Why do some Escrow Companies claim to have the highest level of security but when in reality, they do not? The truth explained.

escrow company security

The sale or purchase of a single family home is often the most significant financial transaction in a person’s lifetime. Escrow is not an option, it is a necessity. So, how does a buyer or seller make an informed decision on whom to use? In order to do that, you will want to select and use a licensed, qualified, and competitively priced independent escrow company. While the escrow process in California is not necessarily easily understood, it is the most commonly used procedure by which real estate is bought, sold, and refinanced. To most home buyers and sellers, escrow is more of an unclear process where sums of money and legal documents exchange hands, and real estate is magically transferred to another at the end or, “close” of escrow. That said, the rules of doing business in our new digital world have changed drastically. With the exponential growth in cyber-criminal activity; buyers and sellers can no longer afford to just accept deceiving and misleading marketing claims – from those entities or persons that are not personally at risk – of having the best, most secure, highest level of security.

How do you make sure you are working with trusted professionals that are looking out for you and your family’s best interest i.e. your sensitive information and your hard-earned money? The only way to confirm these grandiose statements is with an unbiased auditors report such as the AICPA SOC 1 type 2 and SOC 2 type 2 attestation the ISO 27001 or SOX section 404 report. These attestations assure the buyer and seller that the organization has policies, procedures, and systems in place to operate at the highest level of security, processing integrity, confidentiality and privacy.

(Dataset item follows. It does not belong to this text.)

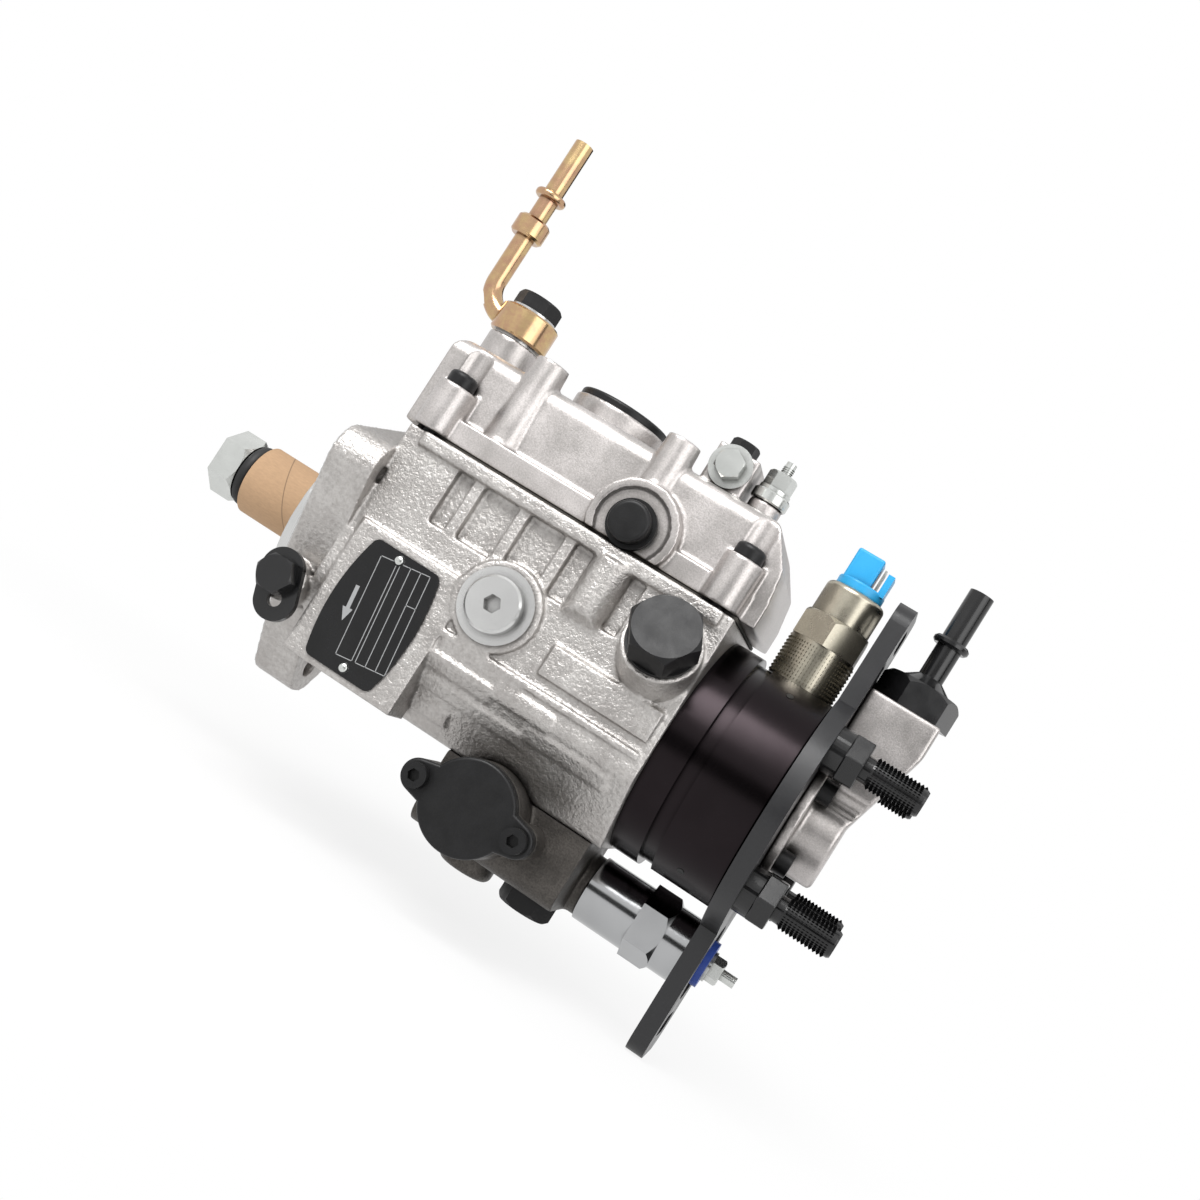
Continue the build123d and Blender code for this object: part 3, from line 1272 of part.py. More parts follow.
# ================================================================ drive end
def make_drive_shaft():
    """Drive shaft: thread, taper, journal, sleeve guide and driving tongue."""
    thread = along_x(shaft_thread_r, shaft_thread_x0, shaft_taper_x0)
    thread = chamfer(thread.edges().filter_by(GeomType.CIRCLE).sort_by(Axis.X)[0], 1.2)
    taper = Location((shaft_taper_x0, 0, 0), (0, 90, 0)) * Cone(
        shaft_taper_r0, shaft_r, shaft_taper_x1 - shaft_taper_x0,
        align=(Align.CENTER, Align.CENTER, Align.MIN))
    journal = along_x(shaft_r, shaft_taper_x1, carrier_x0)
    guide = along_x(shaft_guide_r, carrier_x0, shaft_drive_x0)
    drive = along_x(shaft_drive_r, shaft_drive_x0, shaft_end_x)
    slot_w = rotor_tongue_w + 2 * running_gap
    drive -= block(shaft_end_x - rotor_tongue_len, shaft_end_x + 1, -30, 30, -slot_w / 2, slot_w / 2)
    shaft = thread + taper + journal + guide + drive
    return shaft - key_room()


def key_location():
    """Start of the key seat on the taper."""
    x = shaft_taper_x0 + 9.0
    slope = (shaft_r - shaft_taper_r0) / (shaft_taper_x1 - shaft_taper_x0)
    return x, shaft_taper_r0 + slope * 9.0


def key_room():
    """Key seat cut in the taper, on top of the shaft."""
    x, r = key_location()
    return block(x, x + key_len, -key_w / 2, key_w / 2, r - 2.5, r + 4)


def make_key():
    """Parallel key in the shaft's taper."""
    x, r = key_location()
    return block(x, x + key_len, -key_w / 2, key_w / 2, r - 2.5, r + key_proud - 0.8)


def make_shaft_nut():
    """Hexagon nut on the shaft's thread."""
    nut = toward_plus_x(nut_x0, 0, 0) * hex_prism(nut_af, nut_x1 - nut_x0, 0)
    return nut - along_x(shaft_thread_r, nut_x0 - 1, nut_x1 + 1)


def make_shaft_oring():
    """Rubber ring between the nut and the card tube."""
    x = nut_x1 + oring_wire_r
    ring = Location((x, 0, 0), (0, 90, 0)) * Torus(oring_r, oring_wire_r)
    return ring - along_x(shaft_thread_r, nut_x1 - 5, nut_x1 + 12)


def make_transit_tube():
    """Card tube that protects the shaft's taper."""
    return ring_along_x(tube_r, tube_r - tube_wall, tube_x0, tube_x1)


def make_seal():
    """Lip seal of the drive shaft."""
    ring = ring_along_x(seal_outer_r, shaft_r + running_gap, seal_x0, seal_x1)
    return ring - ring_along_x(seal_outer_r - 3, shaft_r + 2.2, seal_x0 + 3, seal_x1 + 1)


def make_bush():
    """Bronze bearing bush of the drive shaft."""
    return ring_along_x(bush_outer_r, shaft_r + running_gap, bush_x0, bush_x1)


def weight_angles():
    """Angular places of the four flyweights."""
    return [45 + 90 * n for n in range(weight_count)]


def make_carrier():
    """Weight retainer: a disc with arms between the flyweights."""
    disc = along_x(carrier_r, carrier_x0 + free_gap, carrier_x0 + carrier_t)
    x1 = carrier_x0 + carrier_t
    arm = block(x1 - 1, x1 + carrier_arm_len, 16, carrier_r - 2, -carrier_arm_t / 2,
                carrier_arm_t / 2)
    arms = Part()
    for n in range(weight_count):
        arms += Rot(90 * n, 0, 0) * arm
    cage = disc + arms
    return cage - along_x(shaft_guide_r, 0, 200) - along_x(shaft_r, 0, carrier_x0)


def weight_at_top():
    """One flyweight at the +Z place, toe resting on the thrust sleeve."""
    half = weight_width / 2
    body = block(weight_x0, weight_x0 + weight_len, -half, half, weight_inner_r, weight_outer_r)
    body &= along_x(weight_outer_r, 0, 200)
    toe = block(weight_x0, weight_x0 + weight_toe_t, -weight_toe_w / 2, weight_toe_w / 2,
                weight_toe_r, weight_inner_r + 1)
    return body + toe


def make_flyweight(number):
    """Flyweight by number, turned to its place about the shaft."""
    return Rot(weight_angles()[number] - 90, 0, 0) * weight_at_top()


def make_sleeve():
    """Thrust sleeve that slides on the shaft."""
    x0, x1 = sleeve_x0, sleeve_x0 + sleeve_len
    ring = ring_along_x(sleeve_outer_r, shaft_guide_r + running_gap, x0, x1)
    return ring


def make_rotor():
    """Distributor rotor: head, stem and tail."""
    head = along_x(rotor_head_r, rotor_head_x0, rotor_head_x1)
    tongue_half = rotor_tongue_w / 2
    x = rotor_head_x0
    tongue = block(x - rotor_tongue_len, x + 1, -shaft_drive_r + 2, shaft_drive_r - 2,
                   -tongue_half, tongue_half)
    stem = along_x(rotor_stem_r, rotor_head_x1, head_end_x)
    tail = along_x(rotor_tail_r, head_end_x, head_end_x + liner_len - free_gap)
    rotor = head + tongue + stem + tail
    middle = (cam_x0 + cam_x1) / 2
    rotor -= along_z(plunger_pair_r, -30, 30, middle)
    for side in (-1, 1):
        z0, z1 = sorted((side * shoe_inner_r, side * 30))
        half = roller_len / 2 + 0.5
        rotor -= block(middle - half, middle + half, -shoe_half_w, shoe_half_w, z0, z1)
    return rotor


def make_plungers():
    """Two opposed pumping plungers."""
    middle = (cam_x0 + cam_x1) / 2
    r = plunger_pair_r - running_gap / 2
    return group([along_z(r, 1.0, shoe_inner_r, middle), along_z(r, -shoe_inner_r, -1.0, middle)])


def make_shoes():
    """Roller shoes that slide in the rotor head."""
    middle = (cam_x0 + cam_x1) / 2
    half = roller_len / 2
    shoes = []
    for side in (-1, 1):
        z0, z1 = sorted((side * shoe_inner_r, side * shoe_outer_r))
        shoe = block(middle - half, middle + half, -shoe_half_w + running_gap,
                     shoe_half_w - running_gap, z0, z1)
        shoes.append(shoe - along_x(roller_r, middle - 30, middle + 30, 0, side * roller_circle_r))
    return group(shoes)


def make_rollers():
    """Rollers that follow the cam ring."""
    middle = (cam_x0 + cam_x1) / 2
    half = roller_len / 2
    bars = []
    for side in (-1, 1):
        bars.append(along_x(roller_r, middle - half, middle + half, 0, side * roller_circle_r))
    return group(bars)


def make_cam_ring():
    """Cam ring with four inner lobes."""
    ring = ring_along_x(cam_outer_r, cam_inner_r, cam_x0, cam_x1)
    lobes = Part()
    for angle in (0, 90, 180, 270):
        reach = cam_inner_r - cam_lobe_drop + cam_lobe_r
        y, z = polar(reach, angle + 45)
        lobes += along_x(cam_lobe_r, cam_x0, cam_x1, y, z)
    lobes &= along_x(cam_inner_r + 1, cam_x0, cam_x1)
    ring += lobes
    return ring - along_z(cam_pin_r, -cam_outer_r - 1, -cam_inner_r - 2, advance_x)


def make_cam_pin():
    """Ball-ended pin that joins the cam ring to the advance piston."""
    pin = along_z(cam_pin_r, advance_z, -cam_inner_r - 2, advance_x)
    return pin + Location((advance_x, 0, advance_z)) * Sphere(cam_pin_ball_r)


# ================================================================ governor and controls
def make_governor_arm():
    """Arm that carries the sleeve's thrust to the metering valve."""
    hub = along_y(pivot_pin_r + 2.5, -arm_half_w, arm_half_w, arm_pivot_x, arm_pivot_z)
    x0 = arm_face_x
    blade = block(x0, x0 + arm_t, -arm_half_w, arm_half_w, arm_low_z, arm_pivot_z)
    bridge = block(x0, arm_pivot_x, -arm_half_w, arm_half_w, arm_pivot_z - 1.5, arm_pivot_z + 1.5)
    arm = hub + blade + bridge
    half = arm_half_w + arm_journal_len
    journals = along_y(pivot_pin_r, -half, half, arm_pivot_x, arm_pivot_z)
    return arm + journals - along_x(shaft_guide_r + 1.5, x0 - 1, x0 + arm_t + 1)


def make_metering_valve():
    """Metering valve: ground stem, flat and lever."""
    stem = along_z(metering_r, metering_z0, metering_z1, metering_x, metering_y)
    z = metering_z1
    lever = block(metering_x - 3, metering_x + 3, metering_y - metering_lever_len,
                  metering_y + 4, z, z + metering_lever_t)
    return stem + lever


def make_throttle_shaft():
    """Throttle shaft through the far side of the cover, with its inner crank."""
    y_in = cover_half_w - cover_wall - 4
    y_out = side_boss_y + lever_t + throttle_nut_t
    shaft = along_y(throttle_shaft_r, y_in, side_boss_y + 1, throttle_x, throttle_z)
    shaft += along_y(throttle_shaft_r - 1.5, side_boss_y, y_out, throttle_x, throttle_z)
    crank = block(throttle_x - crank_w / 2, throttle_x + crank_w / 2, y_in - crank_t, y_in,
                  throttle_z - 4, throttle_z + crank_len)
    return shaft + crank


def make_throttle_lever():
    """Throttle lever on the far side."""
    z1 = throttle_z + lever_len
    y0 = side_boss_y + 1
    hub = along_y(lever_hub_r, y0, y0 + lever_t, throttle_x, throttle_z)
    outline = Sketch() + Circle(lever_hub_r) + Pos(0, lever_len) * Circle(lever_tip_r)
    plane = Plane(origin=(throttle_x, y0 + lever_t, throttle_z), x_dir=(1, 0, 0), z_dir=(0, -1, 0))
    arm = extrude(plane * make_hull(outline.edges()), lever_t)
    lever = hub + arm
    lever -= along_y(lever_hole_r, 0, 90, throttle_x, z1)
    return lever - along_y(throttle_shaft_r - 1.5, 0, 90, throttle_x, throttle_z)


def make_throttle_nut():
    """Nut that holds the throttle lever."""
    y0 = side_boss_y + 1 + lever_t
    nut = Location((throttle_x, y0, throttle_z), (-90, 0, 0)) * hex_prism(
        throttle_nut_af, throttle_nut_t - 1)
    return nut - along_y(throttle_shaft_r - 1.5, y0 - 1, y0 + 9, throttle_x, throttle_z)


def make_all():
    """Every node of the pump by name."""
    nodes = {
        "pump_housing": make_housing(),
        "control_cover": make_cover(),
        "gaskets": group([make_gasket(), make_advance_gaskets()]),
        "cover_screws": make_cover_screws(),
        "crown_cap": make_crown_cap(),
        "side_plug": make_side_plug(),
        "vent_screw": group([make_vent_screw(), make_vent_washer()]),
        "stop_screw": make_stop_screw(),
        "adjuster": group([make_adjuster_collar(), make_adjuster_nut(), make_adjuster_stud()]),
        "return_pipe": make_return_pipe(),
        "banjo_bolt": make_banjo_bolt(),
        "banjo_seals": make_banjo_seals(),
        "name_plate": group([make_name_plate(), make_rivets()]),
        "inspection_plug": group([make_inspection_plug(), make_plug_washer()]),
        "head_locating_fitting": group([make_fitting(), make_fitting_washer()]),
        "lock_spacer": make_lock_spacer(),
        "lock_screw": make_lock_screw(),
        "hydraulic_head": make_head(),
        "head_oring": make_head_oring(),
        "solenoid_body": make_solenoid_body(),
        "solenoid_cap": make_solenoid_cap(),
        "solenoid_terminal": make_terminal(),
        "solenoid_plunger": make_solenoid_plunger(),
        "rear_plate": make_rear_plate(),
        "outlet_connectors": make_outlets(),
        "end_plate": make_end_plate(),
        "end_plate_screws": make_end_screws(),
        "inlet_connector": make_inlet(),
        "regulating_piston": make_regulating_piston(),
        "pump_liner": make_liner(),
        "transfer_rotor": group([make_transfer_rotor(), make_blades()]),
        "advance_housing": make_advance_housing(),
        "advance_covers": group([make_advance_cover(-1), make_advance_cover(1)]),
        "advance_cover_screws": make_advance_screws(),
        "advance_piston": make_advance_piston(),
        "advance_bolt": make_advance_bolt(),
        "return_springs": group([make_advance_spring(), make_solenoid_spring(),
                                 make_regulating_spring()]),
        "cold_advance_body": make_cold_body(),
        "cold_advance_insulator": make_cold_insulator(),
        "cold_advance_terminal": make_cold_terminal(),
        "drive_shaft": make_drive_shaft(),
        "shaft_key": make_key(),
        "shaft_nut": make_shaft_nut(),
        "shaft_oring": make_shaft_oring(),
        "transit_tube": make_transit_tube(),
        "shaft_seal": make_seal(),
        "shaft_bush": make_bush(),
        "weight_carrier": make_carrier(),
        "thrust_sleeve": make_sleeve(),
        "distributor_rotor": make_rotor(),
        "pumping_elements": group([make_plungers(), make_shoes(), make_rollers()]),
        "cam_ring": group([make_cam_ring(), make_cam_pin()]),
        "governor_arm": make_governor_arm(),
        "metering_valve": make_metering_valve(),
        "throttle_shaft": make_throttle_shaft(),
        "throttle_lever": group([make_throttle_lever(), make_throttle_nut()]),
    }
    for number in range(weight_count):
        nodes[f"flyweight_{number + 1}"] = make_flyweight(number)
    return nodes


if __name__ == "__main__":
    os.makedirs("parts", exist_ok=True)
    for name, shape in make_all().items():
        export_step(shape, f"parts/{name}.step")
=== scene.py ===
"""Looks of a distributor diesel injection pump: finishes, threads, plate print and cast relief."""

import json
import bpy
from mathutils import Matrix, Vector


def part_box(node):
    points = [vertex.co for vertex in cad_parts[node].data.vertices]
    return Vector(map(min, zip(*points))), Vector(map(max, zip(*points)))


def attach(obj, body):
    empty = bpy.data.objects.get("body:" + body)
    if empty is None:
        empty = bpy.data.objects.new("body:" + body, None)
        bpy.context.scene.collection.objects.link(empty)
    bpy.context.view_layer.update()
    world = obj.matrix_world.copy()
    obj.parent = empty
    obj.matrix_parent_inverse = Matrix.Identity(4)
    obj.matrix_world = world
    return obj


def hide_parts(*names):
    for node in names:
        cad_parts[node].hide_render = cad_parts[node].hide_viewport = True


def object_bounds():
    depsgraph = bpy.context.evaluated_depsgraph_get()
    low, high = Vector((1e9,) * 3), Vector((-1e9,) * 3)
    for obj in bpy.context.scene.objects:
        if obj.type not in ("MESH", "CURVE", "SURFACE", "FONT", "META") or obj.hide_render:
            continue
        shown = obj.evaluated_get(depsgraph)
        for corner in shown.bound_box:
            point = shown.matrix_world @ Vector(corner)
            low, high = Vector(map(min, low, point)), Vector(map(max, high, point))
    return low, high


bl_info = {
    "name": "Diesel Injection Pump",
    "version": (1, 0, 0),
    "blender": (4, 5, 0),
    "location": "View3D > Sidebar > Pump",
    "description": "Dresses the solids of a distributor diesel injection pump",
    "category": "Object",
}

from math import cos, pi, radians, sin

import bmesh
import bpy
from bpy.props import FloatProperty, FloatVectorProperty, IntProperty, PointerProperty
from mathutils import Matrix, Vector

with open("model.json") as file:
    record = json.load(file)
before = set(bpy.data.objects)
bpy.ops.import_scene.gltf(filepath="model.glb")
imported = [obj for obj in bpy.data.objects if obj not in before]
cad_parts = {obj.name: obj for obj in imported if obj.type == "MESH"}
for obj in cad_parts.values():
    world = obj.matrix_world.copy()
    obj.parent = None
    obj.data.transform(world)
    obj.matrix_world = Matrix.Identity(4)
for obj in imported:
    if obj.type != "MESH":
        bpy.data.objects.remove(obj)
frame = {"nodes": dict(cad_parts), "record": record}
CAD_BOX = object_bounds()
MM = 0.001
MOUNTS = {mount["name"]: mount for mount in frame["record"]["mounts"]}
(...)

In the good old days, the days without cyber criminals lurking, escrow companies played a pivotal role in the home buying process without much risk to buyer and seller. After all, carbon paper, pens and pencils, checks and paper files didn’t pose too much of a threat to their clients. What is the worst that could have happened? The office burns down. They lose a file because of a flood or a check is lost in the mail. Now fast forward to the present, all of those problems/situations have been replaced by wire fraud, ransomware, phishing and the list goes on… If your potential escrow company has not invested the time and resources into their security and adapting to the new world order, then, you should not use them. It is not that they are bad people, but bad things happen to those who don’t prepare for the worst. The only way to ensure that you are working with the most current or so-called, “best practices” is if they have earned a SOC 1 and SOC 2 Attestation.

I have only found a small handful of companies that truly possess the AICPA SSAE 18 SOC 1 Type 2 Audit and the SOC 2 Type 2 Audit. The frustrating matter at hand lies with shady operators claiming to have the AICPA attestation or just simply copying the logo from the AICPA and displaying it proudly on their website. There is no registry one can go to check if they actually have the attestation. You have to directly ask the company for their SOC report and make sure that it is current. The SOC report is prepared once a year after an exhaustive audit and is valid for 12 months following the date of the report. If the company cannot provide the correct dates when it was audited then it’s as though they never had an audit to begin with.

I happily state that the company I represent as the Chief Operating Officer, Granite Escrow & Settlement Services has maintained our AICPA SSAE 18 SOC 1 Type 2 and SOC 2 Type 2 attestations throughout the past several years. This year COSO (a joint commission to combat cyber crime) revamped 56 critical controls on the SOC 2 audit and I am happy to say Granite passed our SOC attestation with flying colors. I have an auditor’s official report to prove it.

So, to recap on the process, the choice of escrow is normally agreed upon by the principals to a real estate transaction and reflected in writing in the purchase contract. A seller may elect to choose, “ABC Company” and the buyer may choose, “DEF Company,” but both parties must ultimately agree, like they must on all terms and conditions of a sale. If a real estate broker is involved, it may be a common practice for the broker to recommend an escrow company, especially if the broker continually does business with a particular escrow officer or company. With a refinance transaction, if you are a borrower refinancing your property and working with a mortgage broker, it is usually the broker who will select and/or recommend an escrow provider for you.

However, while a real estate broker may suggest an escrow holder, he or she may not designate an escrow holder as a condition precedent to a transaction. Traditionally the listing agent recommends a particular Escrow company to the sellers but in today’s cyber-criminal intense world, the buyer is more at risk as their money sits in escrow for the longest period.

In my opinion it is incumbent that both the buyer and seller not only pick an independent escrow company, but more importantly choose an escrow company that has been audited and also obtained either the AICPA SOC 1 and SOC 2 attestations or ISO 27001 or SOX section 404 report. Do not take the agents word on the validity of the attestation, ask to see the report.

Would you buy a Rolex from the man in the parking lot who held up a sign saying real Rolex for sale? Your decision could take you from home ownership to homeless because you didn’t bother to ask the tough questions. Do not become an FBI statistic.